There is a misunderstanding about the "audiophile" power cables. People say what difference can you have with an "audiophile" power cable if you have kilometers of cheap wire from the power plant to your house. This interpretation is totaly wrong because those "audiophile" power cables are not made to plug your equipment into the wall.
The idea is that the power line is contaminated with lots of interferences from radiostations, CB radio, computers, motors and other sources. The idea is to use a power conditioner that will filter/isolate out all the garbage and produce clean power. You should use those "audiophile" power cables between the power conditioner and your audio equipment.
Those "audiophile" power cables are shielded, have large diameter wires, have hospital grade connectors and ferrite rings at both ends of the cable.
All these will help to filter out any kind of RF and other noises. A good power conditioner design will not only filter the garbage from the power side but also will filter for example noise produced by the CD player into the other elements of your system.

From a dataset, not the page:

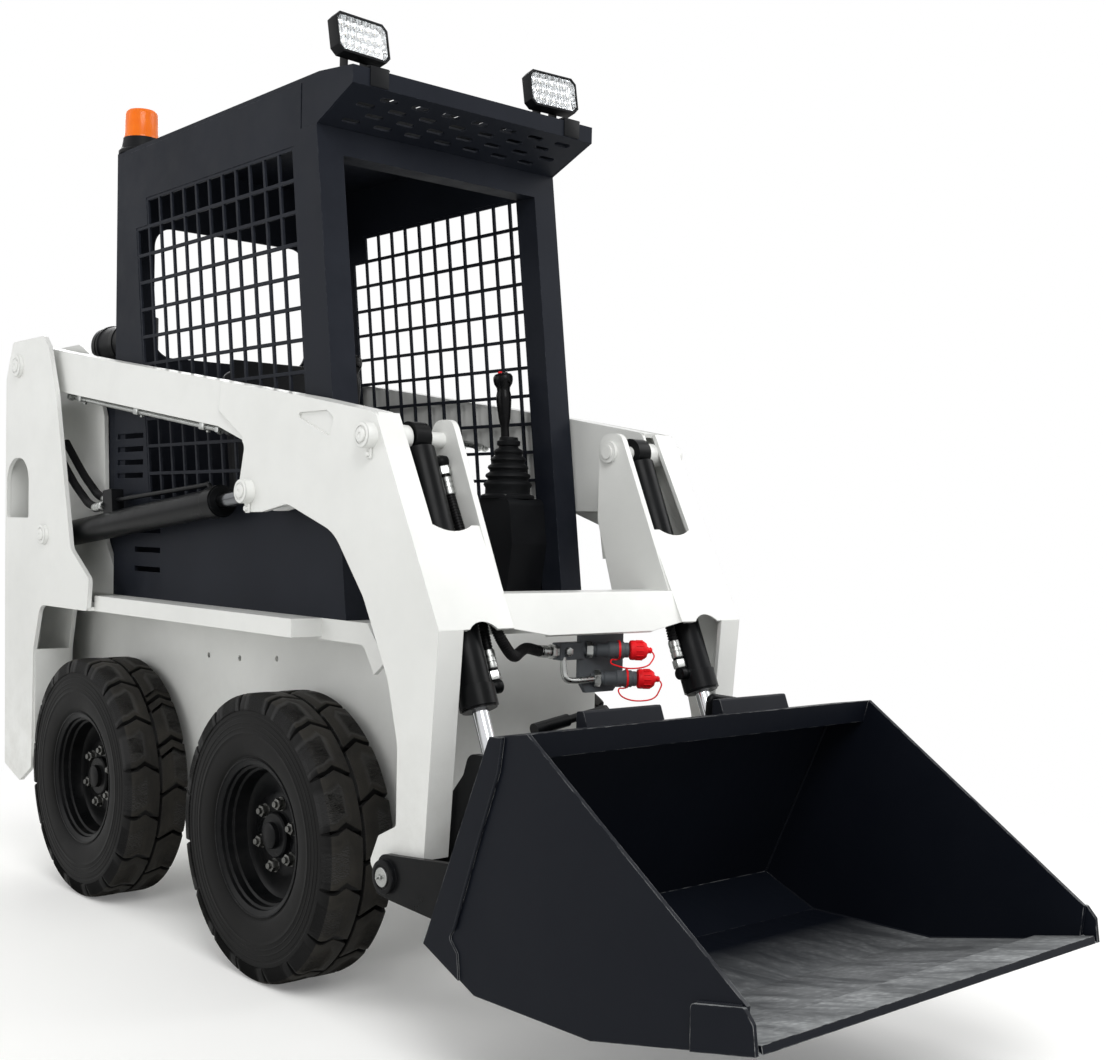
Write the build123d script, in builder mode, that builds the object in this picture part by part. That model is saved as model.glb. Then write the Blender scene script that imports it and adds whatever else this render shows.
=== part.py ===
"""Compact skid steer loader with its bucket, modelled in millimetres.

The X axis points forward, Y to the machine's left and Z up.  The origin is on the ground, on the
centre plane, under the front axle.
"""

from build123d import *
from math import cos, hypot, radians, tan
import os

os.makedirs("parts", exist_ok=True)

# ---- Driving dimensions ---------------------------------------------------------------------

# Running gear
wheel_radius = 320.0  # over the lugs
tyre_width = 172.0
track_outer = 460.0  # centre plane to the outer face of a tyre
wheelbase = 908.0
lug_count = 16  # in each of a tyre's two rows
lug_height = 18.0
groove_width = 17.0
groove_slant = 28.0
bead_radius = 165.0
rim_flange = 176.0
nut_count = 6
nut_circle = 72.0
spindle_radius = 27.5
running_gap = 6.0  # between parts that move past each other

# Body
hull_half = track_outer - tyre_width - 16.0  # outside of the side walls, between the tyres
wall = 10.0
belly_z = 236.0
deck_z = 811.0
hull_front = 322.0
hull_rear = -1428.0
fender_half = track_outer - 32.0
fender_lip = 41.0
fender_front = 104.0
fender_rear = -880.0
rear_face = -1449.0
strip_half = 350.0  # outer edge of the front fender strips
strip_nose = (345.0, 735.0)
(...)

Next question is, it is justified to spend 600$ for a power cable. In my opinion it is completely absurd as long as you know how to make a quality power cable. You need a pair of hospital grade connectors, large diameter shielded power cable, a pair of ferrite rings and some heat retracting tubes to fix the ferrites to the cable. Even if you use the best quality components you are below 100$.
Do they work? Before I answer I have to say that I am totally against audiofool bulshit so I always try to find the logical answers for these problems.

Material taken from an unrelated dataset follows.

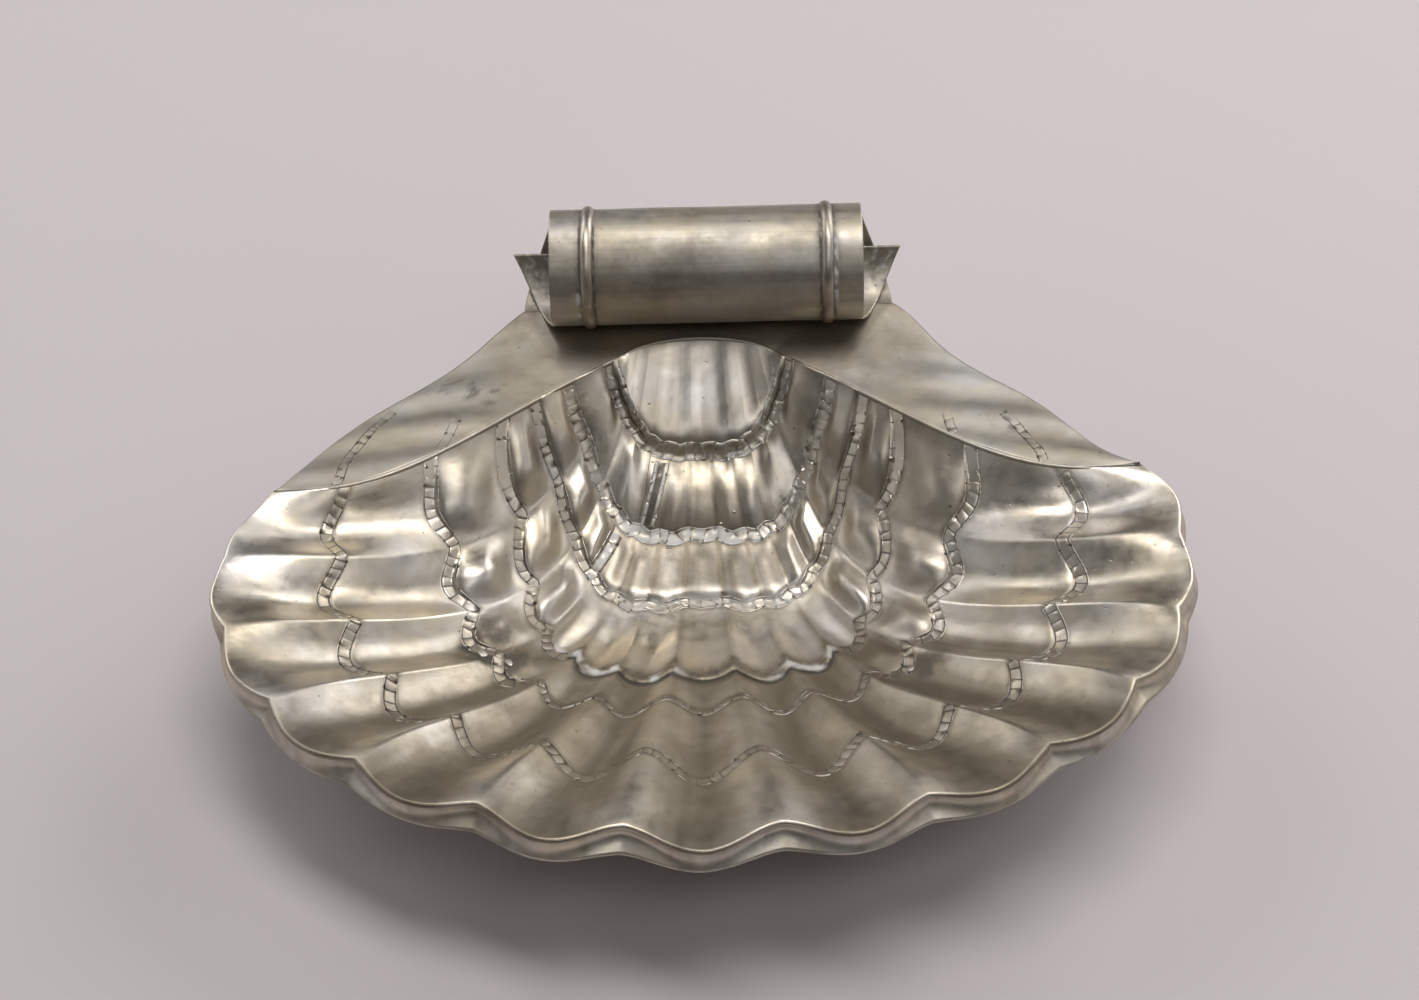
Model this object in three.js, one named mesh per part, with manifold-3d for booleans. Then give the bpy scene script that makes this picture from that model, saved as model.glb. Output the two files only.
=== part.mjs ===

I am lucky enough to have access to some absolutely high end systems, one of them is made of Wilson Watt/Puppy speakers, Spectral power amp (designed by Bcarso's friend, the recording and design genius Keith Johnson), Boulder preamp and DAC, Clearaudio turntable, Siltek cables, all the system is vibration isolated with air, no mechanical contact with vibrating elements. The other system is an even more refined one.
We regulary make tests to see how things influence the sound of the system.
The difference between an ordinary power cable and a shielded quality cable is significant. It is not about placebo, the difference is big enough to take it seriously. Probably all the noises that enter into the system are responsible for the loss of stability in audio circuits (they have to work not only in audio but also in the RF zone), loss of detail and distortion.
I am against paying stupid prices for cables but I am for making similar quality cable with much, much less money. They work.
Audio cables and speaker cables have to be designed taking in consideration the same things. Large diameter conductor, low capacitance, quality dielectric, good shielding, ferrite rings, quality connectors. They also have a significant influence.